**Exercise task**
Within the records that follow, find every line containing the string "This". Copy those lines.

**Exercise data**

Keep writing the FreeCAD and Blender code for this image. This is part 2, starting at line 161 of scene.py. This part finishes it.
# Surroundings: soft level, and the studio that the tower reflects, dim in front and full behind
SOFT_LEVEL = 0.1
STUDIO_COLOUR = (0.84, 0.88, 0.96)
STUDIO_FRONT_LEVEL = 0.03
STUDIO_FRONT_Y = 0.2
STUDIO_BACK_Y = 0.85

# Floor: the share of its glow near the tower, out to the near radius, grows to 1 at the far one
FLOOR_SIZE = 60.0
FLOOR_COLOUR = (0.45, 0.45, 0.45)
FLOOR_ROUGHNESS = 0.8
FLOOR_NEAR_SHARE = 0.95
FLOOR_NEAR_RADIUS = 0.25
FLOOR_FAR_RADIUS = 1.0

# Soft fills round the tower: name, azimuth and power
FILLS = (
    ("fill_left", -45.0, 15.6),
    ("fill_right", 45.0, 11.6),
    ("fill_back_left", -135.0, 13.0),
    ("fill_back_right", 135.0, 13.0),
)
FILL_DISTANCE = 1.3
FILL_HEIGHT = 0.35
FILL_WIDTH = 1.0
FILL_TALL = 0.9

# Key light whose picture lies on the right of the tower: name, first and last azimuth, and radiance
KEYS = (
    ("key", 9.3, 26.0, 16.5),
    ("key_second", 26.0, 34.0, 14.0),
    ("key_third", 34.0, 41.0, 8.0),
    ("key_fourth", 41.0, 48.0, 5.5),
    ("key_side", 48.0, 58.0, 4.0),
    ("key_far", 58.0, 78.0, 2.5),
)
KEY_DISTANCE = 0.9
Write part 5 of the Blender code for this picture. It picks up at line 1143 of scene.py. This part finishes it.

**Solved exercise**
Keep writing the FreeCAD and Blender code for this image. This is part 2, starting at line 161 of scene.py. This part finishes it.
Write part 5 of the Blender code for this picture. It picks up at line 1143 of scene.py. This part finishes it.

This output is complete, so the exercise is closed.